Les lecteurs de man et d'infos peuvent gérer de façon transparente des fichiers compressés avec gzip ou bzip2, une fonctionnalité que vous pouvez utiliser pour libérer de l'espace disque en laissant disponible la documentation. Les choses ne sont cependant pas si simples ; les répertoires de man ont tendance à contenir des liens—durs et symboliques—qui remettent en cause les idées simples telles que l'appel de gzip sur eux de manière récursive. Une meilleure manière de faire est d'utiliser le script ci-dessous. Si vous préférez télécharger le fichier au lieu de le créer en tapant ou en faisant un copier-coller, vous pouvez le trouver sur http://anduin.linuxfromscratch.org/files/BLFS/svn/compressdoc (vous devriez installer le fichier dans le répertoire /usr/sbin).

cat > /usr/sbin/compressdoc << "EOF"
#!/bin/bash
# VERSION: 20080421.1623
#
# Compress (with bzip2 or gzip) all man pages in a hierarchy and
# update symlinks - By Marc Heerdink <marc @ koelkast.net>
#
# Modified to be able to gzip or bzip2 files as an option and to deal
# with all symlinks properly by Mark Hymers <markh @ linuxfromscratch.org>
#
# Modified 20030930 by Yann E. Morin <yann.morin.1998 @ anciens.enib.fr>
# to accept compression/decompression, to correctly handle hard-links,
# to allow for changing hard-links into soft- ones, to specify the
# compression level, to parse the man.conf for all occurrences of MANPATH,
# to allow for a backup, to allow to keep the newest version of a page.
#
# Modified 20040330 by Tushar Teredesai to replace $0 by the name of the
# script.
#   (Note: It is assumed that the script is in the user's PATH)
#
# Modified 20050112 by Randy McMurchy to shorten line lengths and
# correct grammar errors.
#
# Modified 20060128 by Alexander E. Patrakov for compatibility with Man-DB.
#
# Modified 20060311 by Archaic to use Man-DB manpath utility which is a
# replacement for man --path from Man.
#
# Modified 20080421 by Dan Nicholson to properly execute the correct
# compressdoc when working recursively. This means the same compressdoc
# will be used whether a full path was given or it was resolved from PATH.
#
# Modified 20080421 by Dan Nicholson to be more robust with directories
# that don't exist or don't have sufficient permissions.
#
# Modified 20080421 by Lars Bamberger to (sort of) automatically choose
# a compression method based on the size of the manpage. A couple bug
# fixes were added by Dan Nicholson.
#
# Modified 20080421 by Dan Nicholson to suppress warnings from manpath
# since these are emitted when $MANPATH is set. Removed the TODO for
# using the $MANPATH variable since manpath(1) handles this already.
#
# TODO:
#     - choose a default compress method to be based on the available
#       tool : gzip or bzip2;
#     - offer an option to restore a previous backup;
#     - add other compression engines (compress, zip, etc?). Needed?
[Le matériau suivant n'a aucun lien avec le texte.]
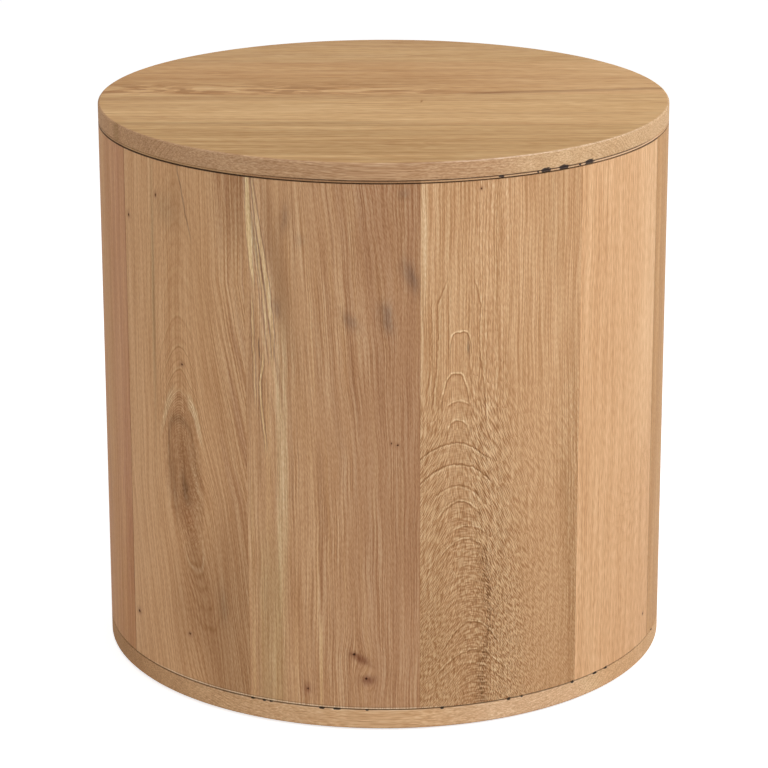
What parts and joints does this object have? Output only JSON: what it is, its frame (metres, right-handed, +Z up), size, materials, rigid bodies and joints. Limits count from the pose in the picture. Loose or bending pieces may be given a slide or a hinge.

# Funny enough, this function prints some help.
function help ()
{
  if [ -n "$1" ]; then
    echo "Unknown option : $1"
  fi
  ( echo "Usage: $MY_NAME <comp_method> [options] [dirs]" && \
  cat << EOT
Where comp_method is one of :
  --gzip, --gz, -g
  --bzip2, --bz2, -b
                Compress using gzip or bzip2.
  --automatic
                Compress using either gzip or bzip2, depending on the
                size of the file to be compressed. Files larger than 5
                kB are bzipped, files larger than 1 kB are gzipped and
                files smaller than 1 kB are not compressed.
  --decompress, -d
                Decompress the man pages.
  --backup      Specify a .tar backup shall be done for all directories.
                In case a backup already exists, it is saved as .tar.old
                prior to making the new backup. If a .tar.old backup
                exists, it is removed prior to saving the backup.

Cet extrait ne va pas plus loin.